**DATA PROVIDED**:
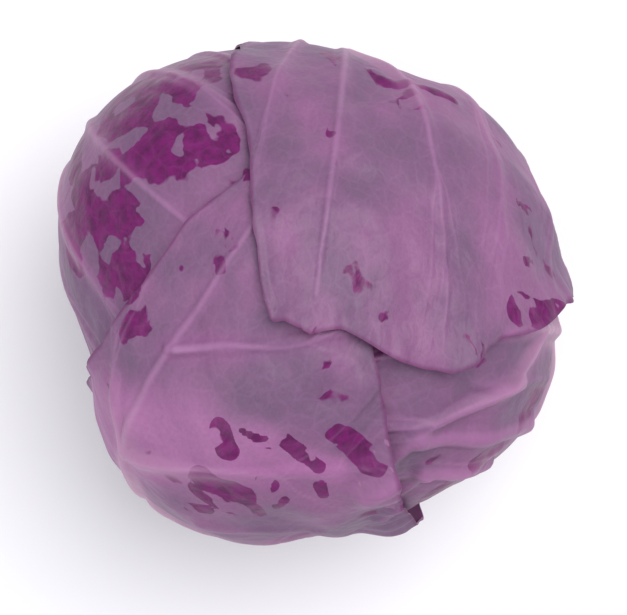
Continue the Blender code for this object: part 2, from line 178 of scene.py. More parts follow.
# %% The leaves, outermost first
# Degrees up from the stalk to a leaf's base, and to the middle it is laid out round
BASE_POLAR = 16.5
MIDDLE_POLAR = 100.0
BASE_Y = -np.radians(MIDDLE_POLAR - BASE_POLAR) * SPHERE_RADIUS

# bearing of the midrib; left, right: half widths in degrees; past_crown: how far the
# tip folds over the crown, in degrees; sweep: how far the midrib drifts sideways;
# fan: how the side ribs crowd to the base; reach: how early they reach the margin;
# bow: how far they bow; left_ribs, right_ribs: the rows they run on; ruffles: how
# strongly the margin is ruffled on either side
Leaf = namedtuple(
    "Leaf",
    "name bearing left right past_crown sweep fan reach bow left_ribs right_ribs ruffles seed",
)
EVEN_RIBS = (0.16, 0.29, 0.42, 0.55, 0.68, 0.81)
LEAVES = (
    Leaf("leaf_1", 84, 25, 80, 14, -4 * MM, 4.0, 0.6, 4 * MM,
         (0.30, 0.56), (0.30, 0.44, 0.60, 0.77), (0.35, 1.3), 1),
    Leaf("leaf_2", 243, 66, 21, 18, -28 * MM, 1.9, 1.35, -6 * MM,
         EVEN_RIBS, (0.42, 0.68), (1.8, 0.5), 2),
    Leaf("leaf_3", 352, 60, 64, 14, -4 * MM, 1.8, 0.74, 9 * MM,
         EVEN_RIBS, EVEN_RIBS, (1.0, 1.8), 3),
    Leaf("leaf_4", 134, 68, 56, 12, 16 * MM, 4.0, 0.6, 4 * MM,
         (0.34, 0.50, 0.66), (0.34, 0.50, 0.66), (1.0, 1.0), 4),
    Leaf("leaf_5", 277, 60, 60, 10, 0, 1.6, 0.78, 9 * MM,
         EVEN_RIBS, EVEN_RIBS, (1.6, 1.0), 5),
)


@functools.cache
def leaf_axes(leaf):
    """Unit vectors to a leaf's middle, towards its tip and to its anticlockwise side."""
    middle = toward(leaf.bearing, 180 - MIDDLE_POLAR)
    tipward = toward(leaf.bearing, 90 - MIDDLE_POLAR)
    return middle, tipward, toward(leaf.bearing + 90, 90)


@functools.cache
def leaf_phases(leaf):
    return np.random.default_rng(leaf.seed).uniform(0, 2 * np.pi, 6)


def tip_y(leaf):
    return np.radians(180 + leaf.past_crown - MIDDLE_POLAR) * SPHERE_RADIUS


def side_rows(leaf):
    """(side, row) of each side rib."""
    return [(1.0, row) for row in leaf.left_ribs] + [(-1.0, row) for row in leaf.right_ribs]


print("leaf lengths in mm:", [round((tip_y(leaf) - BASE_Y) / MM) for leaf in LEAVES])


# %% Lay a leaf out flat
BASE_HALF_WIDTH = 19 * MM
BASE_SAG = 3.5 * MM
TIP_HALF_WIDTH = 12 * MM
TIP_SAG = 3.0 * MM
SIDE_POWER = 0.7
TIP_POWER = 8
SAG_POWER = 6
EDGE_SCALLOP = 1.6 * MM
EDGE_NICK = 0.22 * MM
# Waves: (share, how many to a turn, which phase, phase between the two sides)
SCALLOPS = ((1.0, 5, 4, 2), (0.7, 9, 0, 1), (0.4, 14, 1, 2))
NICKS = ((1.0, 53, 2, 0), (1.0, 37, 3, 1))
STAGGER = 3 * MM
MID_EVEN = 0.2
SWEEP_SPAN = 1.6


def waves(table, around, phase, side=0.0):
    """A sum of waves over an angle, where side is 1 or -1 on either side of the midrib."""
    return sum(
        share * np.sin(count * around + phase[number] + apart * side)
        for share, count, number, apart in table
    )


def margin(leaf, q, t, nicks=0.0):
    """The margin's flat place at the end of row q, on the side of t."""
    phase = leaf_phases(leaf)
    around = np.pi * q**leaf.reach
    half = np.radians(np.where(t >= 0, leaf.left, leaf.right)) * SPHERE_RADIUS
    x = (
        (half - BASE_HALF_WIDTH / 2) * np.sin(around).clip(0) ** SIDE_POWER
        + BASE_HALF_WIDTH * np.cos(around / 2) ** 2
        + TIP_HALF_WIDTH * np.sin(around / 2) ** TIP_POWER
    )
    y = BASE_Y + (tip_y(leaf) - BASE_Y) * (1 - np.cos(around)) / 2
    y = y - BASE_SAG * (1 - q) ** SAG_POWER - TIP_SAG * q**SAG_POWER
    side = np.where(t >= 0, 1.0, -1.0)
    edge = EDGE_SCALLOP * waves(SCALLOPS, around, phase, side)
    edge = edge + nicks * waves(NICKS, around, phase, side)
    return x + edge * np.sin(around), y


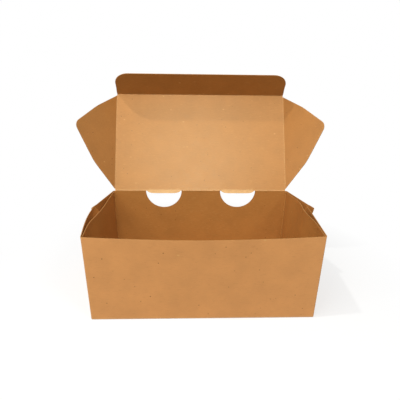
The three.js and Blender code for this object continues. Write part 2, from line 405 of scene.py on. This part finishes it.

**WHAT THE TASK REQUIRES**: Reproduce only the lines from the top of the material through the one bearing "BASE_Y = -np.radians(MIDDLE_POLAR", each exactly as it stands.

**EXERCISE OUTPUT**:
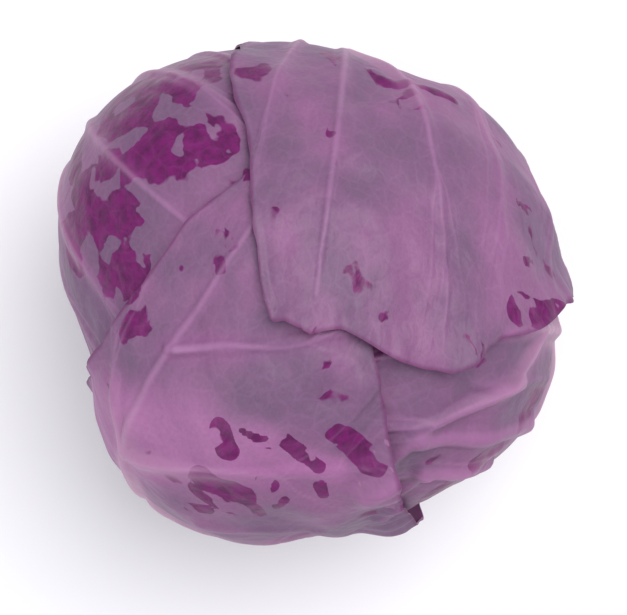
Continue the Blender code for this object: part 2, from line 178 of scene.py. More parts follow.
# %% The leaves, outermost first
# Degrees up from the stalk to a leaf's base, and to the middle it is laid out round
BASE_POLAR = 16.5
MIDDLE_POLAR = 100.0
BASE_Y = -np.radians(MIDDLE_POLAR - BASE_POLAR) * SPHERE_RADIUS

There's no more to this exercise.